## What you are asked to do
From the records below, transcribe only the lines running from the one with "bpy.context.scene.collection.objects.link(empty)" through the one with "CAMERA_SENSOR = 36.0". Keep both of those end lines.

## Material for this task
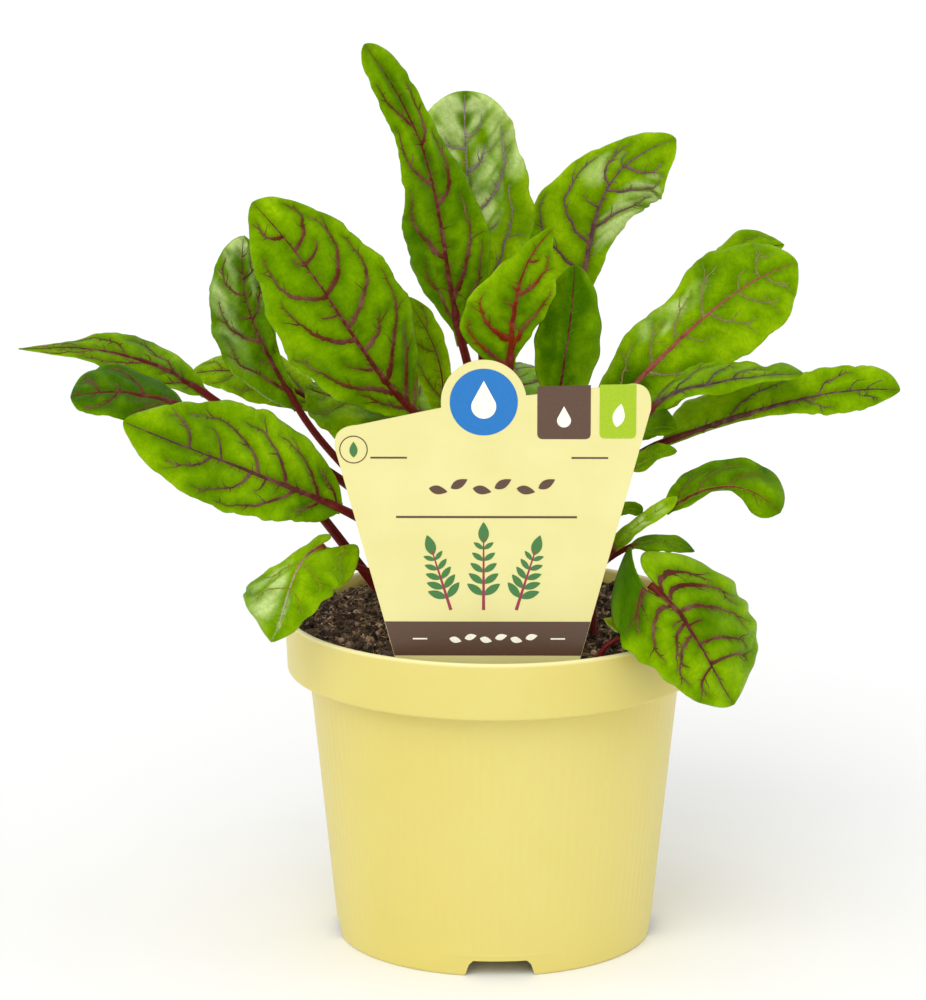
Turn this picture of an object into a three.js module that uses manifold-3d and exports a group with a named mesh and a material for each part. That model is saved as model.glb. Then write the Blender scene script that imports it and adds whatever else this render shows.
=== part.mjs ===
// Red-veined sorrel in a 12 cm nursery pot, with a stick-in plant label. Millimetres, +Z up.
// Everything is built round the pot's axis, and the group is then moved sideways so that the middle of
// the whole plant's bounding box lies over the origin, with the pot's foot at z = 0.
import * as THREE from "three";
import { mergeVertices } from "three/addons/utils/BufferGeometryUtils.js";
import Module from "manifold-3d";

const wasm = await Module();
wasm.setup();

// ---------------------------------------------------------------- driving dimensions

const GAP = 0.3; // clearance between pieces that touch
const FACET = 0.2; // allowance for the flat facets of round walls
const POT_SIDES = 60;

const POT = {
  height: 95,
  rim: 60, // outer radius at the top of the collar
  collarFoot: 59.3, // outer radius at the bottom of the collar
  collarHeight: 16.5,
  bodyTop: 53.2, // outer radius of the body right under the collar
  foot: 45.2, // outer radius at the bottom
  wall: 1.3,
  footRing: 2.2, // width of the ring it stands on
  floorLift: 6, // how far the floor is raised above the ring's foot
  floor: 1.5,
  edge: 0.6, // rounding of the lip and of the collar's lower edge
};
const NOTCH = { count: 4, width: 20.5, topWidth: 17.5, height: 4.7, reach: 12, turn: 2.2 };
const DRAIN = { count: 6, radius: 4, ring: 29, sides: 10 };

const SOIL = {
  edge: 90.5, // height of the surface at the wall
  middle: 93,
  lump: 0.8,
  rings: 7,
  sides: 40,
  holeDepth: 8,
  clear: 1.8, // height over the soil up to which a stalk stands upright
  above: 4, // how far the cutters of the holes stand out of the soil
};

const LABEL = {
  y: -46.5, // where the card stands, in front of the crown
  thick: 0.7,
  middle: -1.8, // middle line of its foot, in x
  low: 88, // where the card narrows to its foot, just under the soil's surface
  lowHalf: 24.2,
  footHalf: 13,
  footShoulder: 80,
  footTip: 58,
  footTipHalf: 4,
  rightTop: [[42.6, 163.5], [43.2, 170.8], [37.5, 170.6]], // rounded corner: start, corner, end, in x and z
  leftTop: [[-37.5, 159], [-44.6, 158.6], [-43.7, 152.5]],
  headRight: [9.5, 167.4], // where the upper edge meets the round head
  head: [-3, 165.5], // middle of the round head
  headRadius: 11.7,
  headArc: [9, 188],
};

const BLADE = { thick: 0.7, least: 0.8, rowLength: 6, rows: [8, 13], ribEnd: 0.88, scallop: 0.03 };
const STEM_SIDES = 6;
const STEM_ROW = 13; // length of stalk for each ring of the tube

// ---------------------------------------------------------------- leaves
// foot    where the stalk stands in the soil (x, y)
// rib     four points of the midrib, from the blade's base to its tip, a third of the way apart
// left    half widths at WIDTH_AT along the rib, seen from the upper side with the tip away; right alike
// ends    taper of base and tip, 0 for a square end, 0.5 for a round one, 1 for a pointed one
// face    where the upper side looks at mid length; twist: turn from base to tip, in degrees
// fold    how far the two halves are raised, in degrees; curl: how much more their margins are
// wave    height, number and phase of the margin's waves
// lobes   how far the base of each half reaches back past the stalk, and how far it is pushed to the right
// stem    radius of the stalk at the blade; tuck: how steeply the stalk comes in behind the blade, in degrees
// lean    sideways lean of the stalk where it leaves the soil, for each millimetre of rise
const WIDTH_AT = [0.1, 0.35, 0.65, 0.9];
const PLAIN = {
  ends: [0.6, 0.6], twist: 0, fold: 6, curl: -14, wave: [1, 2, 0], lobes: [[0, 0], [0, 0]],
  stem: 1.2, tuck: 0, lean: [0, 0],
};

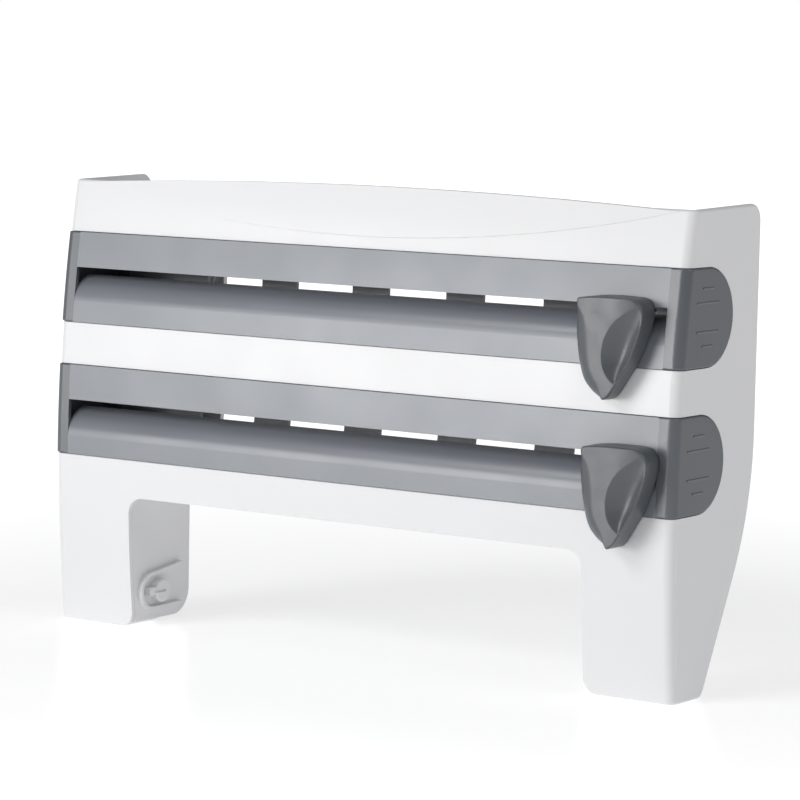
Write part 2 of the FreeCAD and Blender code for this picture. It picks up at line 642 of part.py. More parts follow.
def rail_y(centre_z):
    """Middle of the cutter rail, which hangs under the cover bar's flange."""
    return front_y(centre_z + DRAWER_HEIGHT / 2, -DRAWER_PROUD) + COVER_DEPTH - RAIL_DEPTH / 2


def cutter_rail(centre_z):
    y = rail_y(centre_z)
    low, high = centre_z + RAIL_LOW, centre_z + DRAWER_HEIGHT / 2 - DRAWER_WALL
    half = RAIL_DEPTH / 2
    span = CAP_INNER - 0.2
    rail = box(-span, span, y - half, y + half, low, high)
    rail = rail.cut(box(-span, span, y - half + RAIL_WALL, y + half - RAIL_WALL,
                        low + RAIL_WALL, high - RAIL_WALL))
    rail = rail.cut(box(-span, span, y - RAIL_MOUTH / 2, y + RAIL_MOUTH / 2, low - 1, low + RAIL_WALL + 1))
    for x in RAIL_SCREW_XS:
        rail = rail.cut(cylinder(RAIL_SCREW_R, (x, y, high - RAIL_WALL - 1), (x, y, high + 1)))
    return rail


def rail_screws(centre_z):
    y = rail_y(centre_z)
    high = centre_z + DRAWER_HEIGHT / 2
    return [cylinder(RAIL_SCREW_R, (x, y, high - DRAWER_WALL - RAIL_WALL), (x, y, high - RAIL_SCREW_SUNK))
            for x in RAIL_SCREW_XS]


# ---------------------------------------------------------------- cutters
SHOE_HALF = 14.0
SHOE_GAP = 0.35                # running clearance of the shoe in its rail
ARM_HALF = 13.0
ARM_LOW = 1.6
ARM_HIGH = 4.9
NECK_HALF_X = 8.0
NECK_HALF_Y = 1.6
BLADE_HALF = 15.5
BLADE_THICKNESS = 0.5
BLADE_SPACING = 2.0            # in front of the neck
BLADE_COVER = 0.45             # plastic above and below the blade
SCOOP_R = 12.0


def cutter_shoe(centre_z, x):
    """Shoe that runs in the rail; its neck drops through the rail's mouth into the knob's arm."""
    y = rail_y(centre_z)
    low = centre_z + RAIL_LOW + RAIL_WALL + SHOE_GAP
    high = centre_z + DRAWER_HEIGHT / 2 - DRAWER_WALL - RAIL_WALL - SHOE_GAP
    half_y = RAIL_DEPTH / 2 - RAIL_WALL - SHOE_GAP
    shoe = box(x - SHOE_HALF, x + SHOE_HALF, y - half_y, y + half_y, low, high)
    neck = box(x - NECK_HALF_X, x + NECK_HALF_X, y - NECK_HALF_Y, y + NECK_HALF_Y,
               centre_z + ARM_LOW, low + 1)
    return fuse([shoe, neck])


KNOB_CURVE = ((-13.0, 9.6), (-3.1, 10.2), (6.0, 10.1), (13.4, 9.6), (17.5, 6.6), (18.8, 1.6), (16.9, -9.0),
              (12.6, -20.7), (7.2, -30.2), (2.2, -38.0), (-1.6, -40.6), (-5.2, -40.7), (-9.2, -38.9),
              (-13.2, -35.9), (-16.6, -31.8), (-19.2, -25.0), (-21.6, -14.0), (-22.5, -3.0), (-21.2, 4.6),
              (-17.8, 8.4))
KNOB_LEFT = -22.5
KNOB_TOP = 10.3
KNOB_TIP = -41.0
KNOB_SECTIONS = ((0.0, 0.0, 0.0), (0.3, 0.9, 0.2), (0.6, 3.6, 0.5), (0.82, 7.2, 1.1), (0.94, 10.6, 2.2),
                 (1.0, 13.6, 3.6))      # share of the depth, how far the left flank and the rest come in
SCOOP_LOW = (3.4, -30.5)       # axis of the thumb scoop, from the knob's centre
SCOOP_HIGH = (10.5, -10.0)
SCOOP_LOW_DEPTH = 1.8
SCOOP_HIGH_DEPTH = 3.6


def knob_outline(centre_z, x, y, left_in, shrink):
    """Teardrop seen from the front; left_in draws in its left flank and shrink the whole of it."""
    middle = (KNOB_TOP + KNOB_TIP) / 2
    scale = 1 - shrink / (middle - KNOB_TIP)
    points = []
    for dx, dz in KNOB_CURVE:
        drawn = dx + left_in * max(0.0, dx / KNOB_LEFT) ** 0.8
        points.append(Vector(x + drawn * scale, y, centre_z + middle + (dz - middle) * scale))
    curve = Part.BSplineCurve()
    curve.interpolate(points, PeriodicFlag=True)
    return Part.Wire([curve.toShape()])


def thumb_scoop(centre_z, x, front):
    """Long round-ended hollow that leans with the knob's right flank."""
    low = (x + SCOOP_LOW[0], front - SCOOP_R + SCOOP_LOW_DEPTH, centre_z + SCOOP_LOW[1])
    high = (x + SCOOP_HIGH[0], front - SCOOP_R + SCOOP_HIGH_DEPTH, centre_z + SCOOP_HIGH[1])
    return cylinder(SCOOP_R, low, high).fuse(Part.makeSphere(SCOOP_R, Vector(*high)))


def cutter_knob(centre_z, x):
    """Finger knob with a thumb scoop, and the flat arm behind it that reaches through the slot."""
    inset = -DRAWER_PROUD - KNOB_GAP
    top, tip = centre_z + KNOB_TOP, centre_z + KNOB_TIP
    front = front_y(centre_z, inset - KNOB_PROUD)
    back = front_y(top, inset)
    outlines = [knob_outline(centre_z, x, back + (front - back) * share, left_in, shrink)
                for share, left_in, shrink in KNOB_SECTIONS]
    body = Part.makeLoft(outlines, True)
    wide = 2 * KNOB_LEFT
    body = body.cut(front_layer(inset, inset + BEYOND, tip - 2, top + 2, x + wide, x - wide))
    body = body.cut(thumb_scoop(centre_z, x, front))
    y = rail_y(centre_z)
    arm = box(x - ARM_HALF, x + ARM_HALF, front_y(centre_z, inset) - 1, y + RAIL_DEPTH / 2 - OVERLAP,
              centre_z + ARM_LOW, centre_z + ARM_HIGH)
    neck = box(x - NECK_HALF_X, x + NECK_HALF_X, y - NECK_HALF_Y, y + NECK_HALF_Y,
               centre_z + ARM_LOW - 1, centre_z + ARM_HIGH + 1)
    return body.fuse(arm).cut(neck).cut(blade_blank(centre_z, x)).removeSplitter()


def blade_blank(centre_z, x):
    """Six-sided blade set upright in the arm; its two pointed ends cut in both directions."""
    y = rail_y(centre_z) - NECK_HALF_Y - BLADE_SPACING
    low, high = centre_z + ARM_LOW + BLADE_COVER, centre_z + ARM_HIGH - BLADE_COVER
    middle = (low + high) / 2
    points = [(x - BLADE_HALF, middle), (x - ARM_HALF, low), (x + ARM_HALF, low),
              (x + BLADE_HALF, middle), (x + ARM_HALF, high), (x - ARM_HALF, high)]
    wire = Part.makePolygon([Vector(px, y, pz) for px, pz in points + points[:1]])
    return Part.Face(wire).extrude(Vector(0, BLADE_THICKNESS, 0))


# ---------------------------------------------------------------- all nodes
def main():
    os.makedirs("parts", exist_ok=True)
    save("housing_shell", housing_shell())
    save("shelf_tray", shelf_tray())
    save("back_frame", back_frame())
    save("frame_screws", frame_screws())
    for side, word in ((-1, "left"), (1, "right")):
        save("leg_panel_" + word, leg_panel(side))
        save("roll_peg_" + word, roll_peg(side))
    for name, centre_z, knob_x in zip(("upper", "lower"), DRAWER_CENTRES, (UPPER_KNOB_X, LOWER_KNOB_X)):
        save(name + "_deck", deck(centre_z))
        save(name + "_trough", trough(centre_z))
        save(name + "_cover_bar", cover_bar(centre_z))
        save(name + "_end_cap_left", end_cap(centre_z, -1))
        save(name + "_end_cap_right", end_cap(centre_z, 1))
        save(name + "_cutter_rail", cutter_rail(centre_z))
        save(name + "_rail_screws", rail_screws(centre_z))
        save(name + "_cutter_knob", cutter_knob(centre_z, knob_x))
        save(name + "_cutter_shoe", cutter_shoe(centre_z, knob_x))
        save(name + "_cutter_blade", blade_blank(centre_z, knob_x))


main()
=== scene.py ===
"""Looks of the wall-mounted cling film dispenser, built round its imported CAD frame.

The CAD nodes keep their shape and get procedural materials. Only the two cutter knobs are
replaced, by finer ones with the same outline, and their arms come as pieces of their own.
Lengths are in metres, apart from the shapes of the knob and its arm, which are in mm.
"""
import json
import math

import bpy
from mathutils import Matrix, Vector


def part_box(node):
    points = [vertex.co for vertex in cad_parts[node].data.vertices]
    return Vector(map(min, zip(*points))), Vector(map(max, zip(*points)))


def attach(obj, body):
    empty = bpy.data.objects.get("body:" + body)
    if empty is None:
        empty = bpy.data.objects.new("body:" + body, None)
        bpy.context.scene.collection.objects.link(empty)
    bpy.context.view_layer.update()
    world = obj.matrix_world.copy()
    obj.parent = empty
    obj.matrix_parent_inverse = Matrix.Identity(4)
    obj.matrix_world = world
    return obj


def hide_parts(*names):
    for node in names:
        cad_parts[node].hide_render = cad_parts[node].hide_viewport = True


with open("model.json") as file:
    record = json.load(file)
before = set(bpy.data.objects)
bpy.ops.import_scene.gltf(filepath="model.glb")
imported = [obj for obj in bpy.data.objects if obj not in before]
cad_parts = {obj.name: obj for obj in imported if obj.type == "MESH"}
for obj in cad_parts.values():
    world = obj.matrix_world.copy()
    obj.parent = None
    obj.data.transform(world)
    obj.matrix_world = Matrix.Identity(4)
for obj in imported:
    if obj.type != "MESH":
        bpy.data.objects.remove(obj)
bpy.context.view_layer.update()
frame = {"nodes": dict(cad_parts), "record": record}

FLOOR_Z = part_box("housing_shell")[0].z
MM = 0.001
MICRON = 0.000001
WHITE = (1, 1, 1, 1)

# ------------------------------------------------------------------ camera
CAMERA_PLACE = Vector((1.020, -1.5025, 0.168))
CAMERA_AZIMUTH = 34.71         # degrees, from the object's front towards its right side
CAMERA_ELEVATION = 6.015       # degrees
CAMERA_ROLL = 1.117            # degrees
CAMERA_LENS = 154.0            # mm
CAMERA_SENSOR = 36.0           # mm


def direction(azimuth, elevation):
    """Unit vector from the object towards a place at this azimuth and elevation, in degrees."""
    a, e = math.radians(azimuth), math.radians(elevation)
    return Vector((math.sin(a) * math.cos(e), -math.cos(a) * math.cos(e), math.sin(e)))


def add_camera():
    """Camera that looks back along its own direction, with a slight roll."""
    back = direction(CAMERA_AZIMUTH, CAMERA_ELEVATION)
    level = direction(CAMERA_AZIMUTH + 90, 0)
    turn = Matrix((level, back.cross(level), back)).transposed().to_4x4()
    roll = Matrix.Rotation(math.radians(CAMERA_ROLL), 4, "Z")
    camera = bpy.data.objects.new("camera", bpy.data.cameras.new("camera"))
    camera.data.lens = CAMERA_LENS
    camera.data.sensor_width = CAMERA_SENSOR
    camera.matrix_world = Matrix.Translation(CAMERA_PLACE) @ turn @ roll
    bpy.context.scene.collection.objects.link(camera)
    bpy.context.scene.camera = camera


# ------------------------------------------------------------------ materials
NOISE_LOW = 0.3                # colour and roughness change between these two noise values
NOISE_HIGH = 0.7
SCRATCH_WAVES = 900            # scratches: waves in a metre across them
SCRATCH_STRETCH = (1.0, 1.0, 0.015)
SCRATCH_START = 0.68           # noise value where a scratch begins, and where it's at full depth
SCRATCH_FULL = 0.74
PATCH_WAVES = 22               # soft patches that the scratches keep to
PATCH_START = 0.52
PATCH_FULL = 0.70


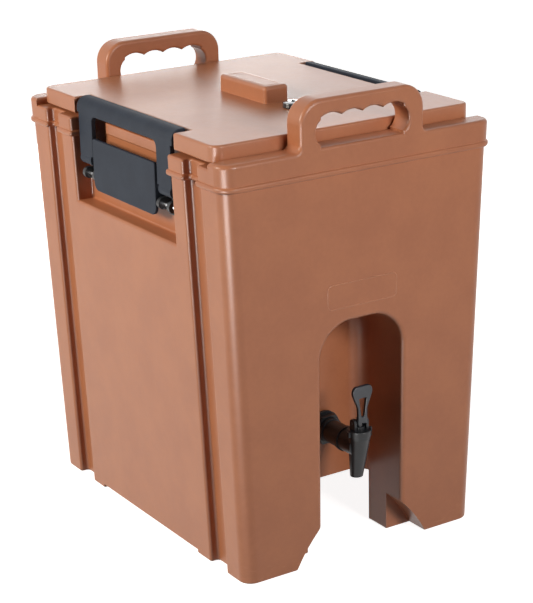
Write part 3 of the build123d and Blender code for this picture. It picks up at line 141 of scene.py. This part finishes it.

## Solved problem
        bpy.context.scene.collection.objects.link(empty)
    bpy.context.view_layer.update()
    world = obj.matrix_world.copy()
    obj.parent = empty
    obj.matrix_parent_inverse = Matrix.Identity(4)
    obj.matrix_world = world
    return obj


def hide_parts(*names):
    for node in names:
        cad_parts[node].hide_render = cad_parts[node].hide_viewport = True


with open("model.json") as file:
    record = json.load(file)
before = set(bpy.data.objects)
bpy.ops.import_scene.gltf(filepath="model.glb")
imported = [obj for obj in bpy.data.objects if obj not in before]
cad_parts = {obj.name: obj for obj in imported if obj.type == "MESH"}
for obj in cad_parts.values():
    world = obj.matrix_world.copy()
    obj.parent = None
    obj.data.transform(world)
    obj.matrix_world = Matrix.Identity(4)
for obj in imported:
    if obj.type != "MESH":
        bpy.data.objects.remove(obj)
bpy.context.view_layer.update()
frame = {"nodes": dict(cad_parts), "record": record}

FLOOR_Z = part_box("housing_shell")[0].z
MM = 0.001
MICRON = 0.000001
WHITE = (1, 1, 1, 1)

# ------------------------------------------------------------------ camera
CAMERA_PLACE = Vector((1.020, -1.5025, 0.168))
CAMERA_AZIMUTH = 34.71         # degrees, from the object's front towards its right side
CAMERA_ELEVATION = 6.015       # degrees
CAMERA_ROLL = 1.117            # degrees
CAMERA_LENS = 154.0            # mm
CAMERA_SENSOR = 36.0           # mm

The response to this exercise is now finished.